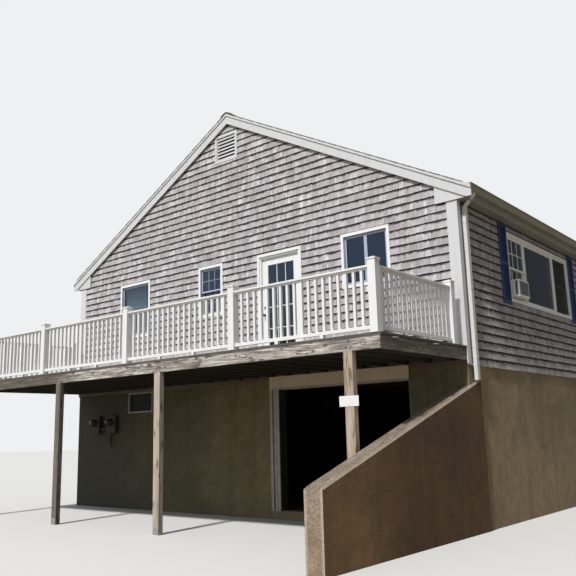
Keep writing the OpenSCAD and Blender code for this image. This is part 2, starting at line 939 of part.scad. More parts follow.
// Room air conditioner standing in the lower front sash of the first wide window
module air_conditioner() {
    slot_n = 9;
    slot_h = 12;
    rim = 0.09 * cooler_w;
    light = glass_in(lower_half(wide_lights(side_front_hole)[0]));
    low = light[1];
    left = light[0] - light[2] / 2 + 10;
    step = (cooler_h - 2 * rim) / slot_n;
    color(white_c) site() on_right_wall() difference() {
        block([left, -cooler_out, low], [left + cooler_w, inner_sash_y, low + cooler_h]);
        translate([0, -cooler_out - 1, 0]) upright(slot_h) for (i = [0:1:slot_n - 1])
            translate([left + rim, low + rim + i * step]) square([cooler_w - 2 * rim, step / 2]);
    }
}

// Two round electric meters on the foundation: a pipe joins their boxes and a conduit runs down
// from the second one
module electric_meters() {
    box_w = 300;
    box_h = 380;
    box_d = 110;
    hub_x = 70;
    link_z = 90;
    low = deck_z - meter_drop;
    pipe_r = 24;
    ring_r = 88;
    ring_out = 50;
    dome_r = 76;
    dome_out = 95;
    xs = [-half_w + meter_1, -half_w + meter_2];
    color(steel_c) site() union() {
        for (x = xs) {
            block([x - box_w / 2, -box_d, low], [x + box_w / 2, 0, low + box_h]);
            translate([x, -box_d + 1, low + box_h * 0.62]) rotate([90, 0, 0]) {
                cylinder(h = ring_out, r = ring_r, $fn = 48);
                cylinder(h = dome_out, r = dome_r, $fn = 48);
            }
        }
        translate([xs[0], -box_d / 2, low + link_z]) rotate([0, 90, 0])
            cylinder(h = xs[1] - xs[0], r = pipe_r, $fn = 24);
        translate([xs[1] - hub_x, -box_d / 2, low - conduit_l])
            cylinder(h = conduit_l + 1, r = pipe_r, $fn = 24);
    }
}

// Deck

module deck_boards() {
    step = board_w + board_gap;
    count = floor((deck_d + nosing - trim_t + board_gap) / step);
    first = -trim_t + board_gap - count * step;
    color(grey_timber_c) site() for (i = [0:1:count - 1])
        block([-half_w - nosing, first + i * step, joist_top],
            [half_w + nosing, first + i * step + board_w, deck_z]);
}

module deck_joists() {
    count = ceil((house_w - 2 * joist_t) / joist_step) - 1;
    color(timber_c) site() for (i = [1:1:count])
        block([-half_w + i * joist_step, -deck_d + 2 * joist_t, joist_z],
            [-half_w + i * joist_step + joist_t, -joist_t, joist_top]);
}

module deck_rim() {
    color(grey_timber_c) site() difference() {
        block([-half_w, -deck_d, joist_z], [half_w, 0, joist_top]);
        block([-half_w + joist_t, -deck_d + 2 * joist_t, joist_z - 1],
            [half_w - joist_t, -joist_t, joist_top + 1]);
    }
}

module deck_posts() {
    color(timber_c) site() for (x = deck_post_xs)
        block([x - post_w / 2, -deck_d, 0], [x + post_w / 2, -deck_d + post_d, joist_z]);
}

// Railing

module rail_post(x, y) {
    w = rail_post_w / 2;
    top = deck_z + rail_h + rail_post_up;
    cap = w + cap_out;
    union() {
        block([x - w, y - w, deck_z], [x + w, y + w, top]);
        block([x - cap, y - cap, top - 1], [x + cap, y + cap, top + cap_h / 2]);
        hull() {
            block([x - w, y - w, top + cap_h / 2 - 1], [x + w, y + w, top + cap_h / 2]);
            block([x - 10, y - 10, top + cap_h - 1], [x + 10, y + 10, top + cap_h]);
        }
    }
}

module rail_posts() {
    color(white_c) site() {
        for (x = rail_xs) rail_post(x, rail_y);
        for (x = [-rail_end_x, rail_end_x]) rail_post(x, rail_wall_y);
    }
}

// One straight railing panel along X from x0 to x1, on the line y = 0
module rail_panel(x0, x1) {
    length = x1 - x0;
    count = floor((length - baluster_w) / baluster_step);
    step = length / (count + 1);
    low = deck_z + low_rail_z;
    top = deck_z + rail_h;
    union() {
        block([x0, -top_rail_w / 2, top - top_rail_h / 2], [x1, top_rail_w / 2, top]);
        block([x0, -low_rail_w / 2, top - top_rail_h], [x1, low_rail_w / 2, top - top_rail_h / 2]);
        block([x0, -low_rail_w / 2, low], [x1, low_rail_w / 2, low + low_rail_h]);
        for (i = [1:1:count])
            block([x0 + i * step - baluster_w / 2, -baluster_w / 2, low + low_rail_h - 1],
                [x0 + i * step + baluster_w / 2, baluster_w / 2, top - top_rail_h + 1]);
        for (share = [1 / 3, 2 / 3]) let (x = x0 + length * share)
            block([x - foot_w / 2, -foot_w / 2, deck_z], [x + foot_w / 2, foot_w / 2, low + 1]);
    }
}

module railing_front() {
    half = rail_post_w / 2;
    color(white_c) site() translate([0, rail_y, 0])
        for (i = [0:1:len(rail_xs) - 2]) rail_panel(rail_xs[i + 1] + half, rail_xs[i] - half);
}

// Railing panel between the front corner post and the post at the wall
module railing_side(x) {
    half = rail_post_w / 2;
    translate([x, 0, 0]) rotate([0, 0, 90]) rail_panel(rail_y + half, rail_wall_y - half);
}

module railing_right() {
    color(white_c) site() railing_side(rail_end_x);
}

module railing_left() {
    color(white_c) site() railing_side(-rail_end_x);
}

garage_slab();
foundation_front_left();
foundation_front_right();
foundation_left();
foundation_right();
foundation_back();
garage_frame();
garage_header();
wing_wall();
main_floor();
front_wall();
back_wall();
left_wall();
right_wall();
roof_left();
roof_right();
ridge_cap();
rake_boards();
eave_boxes();
gutter_left();
gutter_right();
downspouts();
corner_boards();
gable_vents();
window_front_left();
window_front_middle();
window_front_right();
deck_door();
window_right_front();
window_right_rear();
windows_left();
windows_back();
basement_windows();
window_glass();
shutters();
air_conditioner();
electric_meters();
deck_boards();
deck_joists();
deck_rim();
deck_posts();
rail_posts();
railing_front();
railing_right();
railing_left();
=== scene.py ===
"""Looks of a beach house over a walk-out garage: wood shingles, white trim and railings,
a weathered deck and cast concrete, dressed around the packed frame of the house."""

import math
from collections import namedtuple

import bmesh
import bpy
import numpy as np
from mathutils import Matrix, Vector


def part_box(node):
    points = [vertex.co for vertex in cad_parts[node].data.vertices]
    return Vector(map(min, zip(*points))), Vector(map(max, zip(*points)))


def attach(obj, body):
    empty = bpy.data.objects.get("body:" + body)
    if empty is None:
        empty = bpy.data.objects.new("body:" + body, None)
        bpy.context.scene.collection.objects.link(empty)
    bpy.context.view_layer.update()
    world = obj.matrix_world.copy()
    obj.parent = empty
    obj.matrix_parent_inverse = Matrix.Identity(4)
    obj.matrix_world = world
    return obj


bl_info = {
    "name": "Beach House Finishes",
    "version": (1, 0, 0),
    "blender": (4, 5, 0),
    "location": "3D View > Sidebar > Beach House",
    "description": "Shingles, trim details, fittings and finishes for the beach house frame",
    "category": "Object",
}

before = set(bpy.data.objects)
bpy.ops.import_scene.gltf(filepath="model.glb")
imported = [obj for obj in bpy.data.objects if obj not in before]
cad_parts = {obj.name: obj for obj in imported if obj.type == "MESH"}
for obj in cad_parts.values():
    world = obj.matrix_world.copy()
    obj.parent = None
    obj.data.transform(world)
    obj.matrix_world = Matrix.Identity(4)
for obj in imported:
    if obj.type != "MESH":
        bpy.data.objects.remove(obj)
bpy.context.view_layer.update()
BODY = "root"


# Places measured from the frame. A box is a pair: its low corner and its high corner

def low_of(node):
    """Lowest corner of a CAD node."""
    return np.array(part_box(node)[0])


def high_of(node):
    """Highest corner of a CAD node."""
    return np.array(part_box(node)[1])


def solids_of(node):
    """The box of each separate solid in a CAD node: triangles that share a corner get the
    smallest label among them until nothing changes, and each label is one solid."""
    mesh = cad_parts[node].data
    points = np.empty(len(mesh.vertices) * 3, np.float32)
    mesh.vertices.foreach_get("co", points)
    corners = np.empty(len(mesh.loops), np.int32)
    mesh.loops.foreach_get("vertex_index", corners)
    places, same = np.unique(points.reshape(-1, 3).round(4), axis=0, return_inverse=True)
    triangles = same.ravel()[corners].reshape(-1, 3)
    label = np.arange(len(places))
    changed = True
    while changed:
        lowest = label[triangles].min(axis=1)
        after = label.copy()
        np.minimum.at(after, triangles.ravel(), np.repeat(lowest, 3))
        changed = bool((after != label).any())
        label = after
    groups = [places[label == one] for one in np.unique(label)]
    return [(group.min(axis=0), group.max(axis=0)) for group in groups]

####

▶ [AIM OF THE EXERCISE]
Print exactly the lines from the line with "deck_door();" to the line with "imported = [obj", both included, and nothing else.

▶ [SOLUTION TO THIS TASK]
deck_door();
window_right_front();
window_right_rear();
windows_left();
windows_back();
basement_windows();
window_glass();
shutters();
air_conditioner();
electric_meters();
deck_boards();
deck_joists();
deck_rim();
deck_posts();
rail_posts();
railing_front();
railing_right();
railing_left();
=== scene.py ===
"""Looks of a beach house over a walk-out garage: wood shingles, white trim and railings,
a weathered deck and cast concrete, dressed around the packed frame of the house."""

import math
from collections import namedtuple

import bmesh
import bpy
import numpy as np
from mathutils import Matrix, Vector


def part_box(node):
    points = [vertex.co for vertex in cad_parts[node].data.vertices]
    return Vector(map(min, zip(*points))), Vector(map(max, zip(*points)))


def attach(obj, body):
    empty = bpy.data.objects.get("body:" + body)
    if empty is None:
        empty = bpy.data.objects.new("body:" + body, None)
        bpy.context.scene.collection.objects.link(empty)
    bpy.context.view_layer.update()
    world = obj.matrix_world.copy()
    obj.parent = empty
    obj.matrix_parent_inverse = Matrix.Identity(4)
    obj.matrix_world = world
    return obj


bl_info = {
    "name": "Beach House Finishes",
    "version": (1, 0, 0),
    "blender": (4, 5, 0),
    "location": "3D View > Sidebar > Beach House",
    "description": "Shingles, trim details, fittings and finishes for the beach house frame",
    "category": "Object",
}

before = set(bpy.data.objects)
bpy.ops.import_scene.gltf(filepath="model.glb")
imported = [obj for obj in bpy.data.objects if obj not in before]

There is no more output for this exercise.